1920 black and white postcard (from a real photo) showing a group of men on a ship, called "Bol. prisoners at Batoum 10.5.20". On the back (transcribed as found!): "A group of bolshies. They were agents and spies in the pay of the Bolshevists. [Were sent] to Batoum to persuade the people to strike and join in the Bolshevik Army. This crowd 22 in all were rounded up in Batoum South Russia by a few of our lads who were sent ashore to round them up. and they did it. Batoum. 8th May 1920. Batoum. [scribbled signature/initials]."
1952 colour postcard entitled "Vozhataia", showing a young pioneer leader standing proudly in front of a portrait of Stalin. On the back (in Russian): "Dorogaia mama, Pozdravliaiu tebia s dnem rozhdeniia i zhelaiu tebe zdorov'ia na mnogie gody. Zhenia. 5 maia 1952 goda." [translation: Dear Mama, I wish you a happy birthday and health for many years. Zhenia. 5 May 1952]
'Itogi chistki partii' [= Results of the cleansing of the Party] - CCC.54.394
A rather strange item to be looking at, but rather extraordinary. A 1930 publication, it talks about the general "cleanisng" of the Party which took place in 1929. The chapter titles are just hair-raising, eg:
- Uchastie mass v general'noi chistke partii [= The participation of the masses in the general cleansing of the Party],
- TSifrovye rezul'taty general'noi chistki partii [= Results in figures of the general cleansing of the Party])
although the horror with which we (or certainly I) read them now is doubtless from knowledge about the actually bloody "chistki" which were to follow within a decade. The book is no longer in copyright, and its cover therefore provides a welcome chance to provide an illustration. What's interesting about the cover is its typeface. The use of the strong letters and extremely bold line is in keeping with many, far more artistic items from the period. It's an effective approach, though - the short, sharp title combined with the block line really does give a serious feeling of achievement and finality.

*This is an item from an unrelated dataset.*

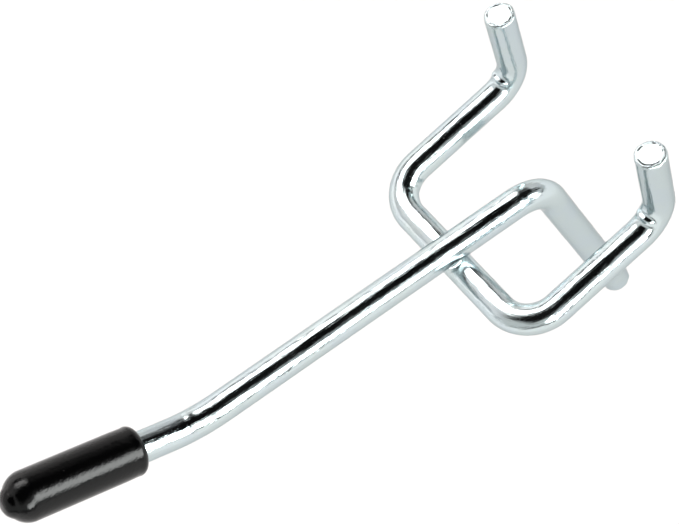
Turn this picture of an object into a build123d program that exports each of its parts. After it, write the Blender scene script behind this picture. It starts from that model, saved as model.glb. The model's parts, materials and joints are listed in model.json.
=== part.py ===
from build123d import *

import math
import os

# Pegboard hook in millimetres, +Z up. The origin is on the front face of the board,
# midway between the two prongs and level with the legs that pass through it. The arm
# reaches out along -Y and the prongs go through the board along +Y. The hook is a
# U of wire with two upturned prongs, an arm of the same wire resistance-welded across
# the bar of the U, and a dip-moulded cap pushed onto the arm's upturned end.

# Driving dimensions
WIRE_D = 3.5  # both wires
PRONG_PITCH = 25.4  # between the prongs' axes, one hole pitch of the board
LEG_LEN = 19.7  # from the cross bar's axis to the prongs' axes, at leg level
CORNER_R = 4.6  # bends between the cross bar and the legs, on the wire's axis
PRONG_R = 4.1  # bends between the legs and the prongs
PRONG_LEN = 11.9  # from the leg's axis to the sheared end
PRONG_LEAN = 9.0  # degrees back from vertical
ARM_RISE = 14.5  # degrees above level, towards the tip
ARM_LEN = 33.5  # from the crossing to the front bend's corner
FRONT_TURN = 21.0  # degrees that the tip turns up from the arm
FRONT_R = 18.5
REAR_LEN = 13.2  # from the crossing to the rear bend's corner
REAR_R = 5.3
FOOT_LEN = 29.9  # from the rear bend's corner to the foot's cut end
FOOT_LEAN = 3.4  # degrees towards the board at its lower end
END_ROUND = 0.3  # rounding of the sheared ends
WELD_SET = 0.5  # how far the weld presses the two wires together
WELD_R = 1.75  # outline of the metal squeezed out round the weld
WELD_H = 1.3
WELD_ROUND = 0.4
CAP_WALL = 0.95
CAP_BORE_GAP = 0.05  # radial, between the cap's bore and the wire
CAP_LEN = 15.8  # from the open rim to the crown
CAP_START = 7.1  # from the front bend's corner to the open rim
CAP_CROWN_T = 2.3  # solid vinyl between the bore and the crown
CAP_END_GAP = 0.3  # from the wire's end to the bottom of the bore
CAP_RIM_ROUND = 0.4
CAP_SHOULDER_R = 2.2
DRIP_D = 3.0  # blunt drip left on the crown by dipping
DRIP_H = 0.4
DRIP_ROUND = 0.35

# Dependent dimensions
WIRE_R = WIRE_D / 2
AXIS_GAP = WIRE_D - WELD_SET
CROSSING_Z = AXIS_GAP / math.cos(math.radians(ARM_RISE))
TIP_RISE = ARM_RISE + FRONT_TURN
FOOT_HEADING = 270 - FOOT_LEAN
CAP_BORE_D = WIRE_D + 2 * CAP_BORE_GAP
CAP_OD = CAP_BORE_D + 2 * CAP_WALL
CAP_BORE_LEN = CAP_LEN - CAP_CROWN_T
TIP_WIRE_LEN = CAP_START + CAP_BORE_LEN - CAP_END_GAP  # from the front bend's corner


def heading(degrees):
    """Unit vector in the hook's middle plane, from -Y (0 degrees) up towards +Z."""
    angle = math.radians(degrees)
    return Vector(0, -math.cos(angle), math.sin(angle))


def along(start, degrees, length):
    """Point a given length from start, in the hook's middle plane."""
    return start + heading(degrees) * length


def bar_y():
    """Y of the cross bar's axis, which puts the foot's lower end against the board."""
    corner = along(Vector(0, 0, 0), ARM_RISE, -REAR_LEN)
    foot_end = along(corner, FOOT_HEADING, FOOT_LEN)
    back_of_foot = foot_end.Y + WIRE_R * math.cos(math.radians(FOOT_LEAN))
    return -back_of_foot


BAR_Y = bar_y()
CROSSING = Vector(0, BAR_Y, CROSSING_Z)
FRONT_CORNER = along(CROSSING, ARM_RISE, ARM_LEN)
REAR_CORNER = along(CROSSING, ARM_RISE, -REAR_LEN)


def bent_wire(points, radii):
    """Round wire swept along straight runs joined by tangent arcs, its ends rounded."""
    path = FilletPolyline(*points, radius=radii)
    section = Plane(path @ 0, z_dir=path % 0) * Circle(WIRE_R)
    wire = sweep(section, path=path)
    rims = [face.edges() for face in wire.faces().filter_by(GeomType.PLANE)]
    return fillet([edge for rim in rims for edge in rim], END_ROUND)


def prong_points(x):
    """Bend points of one side of the yoke, from the prong's end to the cross bar."""
    leg_end = Vector(x, BAR_Y + LEG_LEN, 0)
    lean = math.radians(PRONG_LEAN)
    prong_end = leg_end + Vector(0, math.sin(lean), math.cos(lean)) * PRONG_LEN
    return [prong_end, leg_end, Vector(x, BAR_Y, 0)]


def yoke_wire():
    """U of wire: the cross bar, two legs and two prongs."""
    points = prong_points(-PRONG_PITCH / 2) + prong_points(PRONG_PITCH / 2)[::-1]
    return bent_wire(points, [PRONG_R, CORNER_R, CORNER_R, PRONG_R])


def arm_wire():
    """Foot, rear bend, arm, front bend and tip, seated on the cross bar."""
    foot_end = along(REAR_CORNER, FOOT_HEADING, FOOT_LEN)
    wire_end = along(FRONT_CORNER, TIP_RISE, TIP_WIRE_LEN)
    points = [foot_end, REAR_CORNER, FRONT_CORNER, wire_end]
    return bent_wire(points, [REAR_R, FRONT_R])


def cross_weld(yoke, arm):
    """Metal squeezed out all round the spot where the arm sits in the cross bar."""
    up = Vector(0, math.sin(math.radians(ARM_RISE)), math.cos(math.radians(ARM_RISE)))
    seat = Plane(CROSSING - up * (AXIS_GAP / 2), z_dir=up)
    flash = Cylinder(WELD_R, WELD_H)
    flash = fillet(flash.edges(), WELD_ROUND)
    return seat * flash - yoke - arm


def upright(radius, height):
    """Cylinder standing on the origin."""
    return Cylinder(radius, height, align=(Align.CENTER, Align.CENTER, Align.MIN))


def tip_cap():
    """Hollow cap with a rounded rim, a domed end and a blunt drip on its crown."""
    body = upright(CAP_OD / 2, CAP_LEN)
    body = fillet(body.edges().sort_by(Axis.Z)[-1], CAP_SHOULDER_R)
    body = fillet(body.edges().sort_by(Axis.Z)[0], CAP_RIM_ROUND)
    drip = Pos(0, 0, CAP_BORE_LEN) * upright(DRIP_D / 2, CAP_CROWN_T + DRIP_H)
    drip = fillet(drip.edges().sort_by(Axis.Z)[-1], DRIP_ROUND)
    bore = upright(CAP_BORE_D / 2, CAP_BORE_LEN)
    seat = Plane(along(FRONT_CORNER, TIP_RISE, CAP_START), z_dir=heading(TIP_RISE))
    return seat * (body + drip - bore)


def build():
    """Every node by name."""
    yoke = yoke_wire()
    arm = arm_wire() - yoke
    return {
        "yoke_wire": yoke,
        "arm_wire": arm,
        "cross_weld": cross_weld(yoke, arm),
        "tip_cap": tip_cap(),
    }


os.makedirs("parts", exist_ok=True)
for node, shape in build().items():
    export_step(shape, f"parts/{node}.step")
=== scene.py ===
"""Pegboard hook in bright zinc-plated wire, with a dip-moulded cap on its tip."""

import json
import math

import bmesh
import bpy
from bpy.props import FloatProperty, FloatVectorProperty, IntProperty, PointerProperty
from bpy.types import Operator, Panel, PropertyGroup
from mathutils import Matrix, Vector, noise


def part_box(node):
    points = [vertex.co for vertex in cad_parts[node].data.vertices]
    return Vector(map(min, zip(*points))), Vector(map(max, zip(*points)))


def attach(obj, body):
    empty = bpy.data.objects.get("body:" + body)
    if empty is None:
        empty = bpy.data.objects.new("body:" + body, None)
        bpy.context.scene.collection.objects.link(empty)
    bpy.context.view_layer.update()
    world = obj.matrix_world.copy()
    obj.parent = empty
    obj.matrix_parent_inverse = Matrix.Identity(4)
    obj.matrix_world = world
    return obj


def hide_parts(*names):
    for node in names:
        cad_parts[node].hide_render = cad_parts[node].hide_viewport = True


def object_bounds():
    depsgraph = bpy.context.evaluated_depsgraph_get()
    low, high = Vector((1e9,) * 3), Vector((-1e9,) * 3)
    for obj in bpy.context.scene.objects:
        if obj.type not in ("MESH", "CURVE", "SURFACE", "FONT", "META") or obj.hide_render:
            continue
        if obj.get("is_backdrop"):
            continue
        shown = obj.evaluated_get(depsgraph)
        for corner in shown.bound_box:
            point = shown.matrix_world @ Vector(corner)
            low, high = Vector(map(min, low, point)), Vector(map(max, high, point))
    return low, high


bl_info = {
    "name": "Pegboard Hook",
    "version": (1, 0, 0),
    "blender": (4, 5, 0),
    "location": "View3D > Sidebar > Pegboard Hook",
    "description": "Builds a welded wire hook for perforated board, with a dipped tip cap",
    "category": "Add Mesh",
}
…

Membership card of Vsesoiuznaia akademiia arkhitektury [= All-Union Academy of Architecture] - CCD.54.332
As most of the examples above also show, Dr Cooke was a great collector of items with interesting provenance. Another example is a membership card of the architecture academy, dated 1934. It's an incredibly satisfying item all round. Black and red and white in design with a rather stylised photo, it was written out only a year after the academy was founded, and is ID card no. 52. To my delight, I discovered it belonged to someone with a traceable history - Petr Mitrofanovich Shukhmin, the artist and teacher. Shukhmin's most famous work is the painting 'Prikaz o nastuplenii' [= 'Order to advance'] and he was awarded a second-level Stalin Prize in 1942. Digging further still, I discovered the most incredible link. Shukhmin started his artistic career in the studio of Vasilii Nikitich Meshkov, one of the Russian realist artists called the Peredvizhniki (commonly translated as the Wanderers). Meshkov in his turn was taught at the Moskow Art School by, among others, Vladimir Egorovich Makovskii - the uncle of the Sergei Makovskii whose signature we have found on the Talashkino book!